Joseph continues trusting and abiding in Bethlehem, amidst circumstances that would lead most men to panic or rage. This great savior-child is born amidst animals and laid to rest in their feeding trough. Joseph trusts and abides following another dream, in which God sends his angel to command him to rise, take the mother and child, and go into Egypt until commanded otherwise. Joseph rises, takes the mother and child, and goes. He knows not how long they will be there, where they will stay, or how they will be provided for. He trusts that God is faithful. Scripture never records any spoken word on his part. But every single time God issues a command to him, he promptly obeys, abiding in faith and hope.

Luke offers the example of the Virgin Mary. His Gospel begins with two parallel stories, as the births of John and Jesus are announced. Zechariah and Mary are contrasting figures. Both are righteous and pleasing in God’s eyes. Both are promised a very special son under quite impossible circumstances. Both ask questions about God’s promises.

But there is a great difference in their questioning. Zechariah asks, “How can I know this?” He does not fully trust; part of him desires to comprehend and be in control. Mary, meanwhile, trusts and abides. Elizabeth praises her for believing that God would fulfill his promises (Luke 1:45). Mary’s question is “How will this be?” In Greek the grammar is more obvious. If there were doubt about the outcome, Luke would employ the subjunctive or optative (“How could this be?”). But he uses the indicative mood. She believes that the promises will be fulfilled, and desires to understand more deeply. In her lively example, we see that trusting and abiding doesn’t mean that we have to be a helpless victim or a passive bystander. There is a faith-filled way of questioning God. Mary does not shrink back in fearful submission, nor does she willfully demand a total explanation. She freely and actively gives her “yes” and grows in her expectant hope as the mystery gradually unfolds.
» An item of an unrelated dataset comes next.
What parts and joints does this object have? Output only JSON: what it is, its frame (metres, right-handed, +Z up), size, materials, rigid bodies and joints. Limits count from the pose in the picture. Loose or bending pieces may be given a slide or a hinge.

She does not succumb to any urge to panic or rebel.

Personally, I am quite skilled at what some of my friends call “future tripping.” My mind and heart fantasize about the “what if” scenarios, and I find myself consumed with anxiety or sadness as I grapple to stay in control. God keeps inviting me to be a little child, trusting and receptive. He will shepherd me. He will protect me. He will lead me. He will nourish me. He will heal me. He will wipe away every tear. He will provide for all my needs. He will fulfill each and every one of my deepest desires. He is the one who put them there in the first place.

Advent is a time of promise and fulfillment, a time to trust and abide. The examples of Abraham, Joseph, and Mary are truly inspiring. We can trust the living God, who never lies and never breaks his promises. Paul’s prayer for his people can be a prayer for each of us this Advent:

Now may the God of peace himself sanctify you completely, and may your whole spirit and soul and body be kept blameless at the coming of our Lord Jesus Christ. He who calls you is faithful; he will surely do it.” (1 Thessalonians 5:23-24).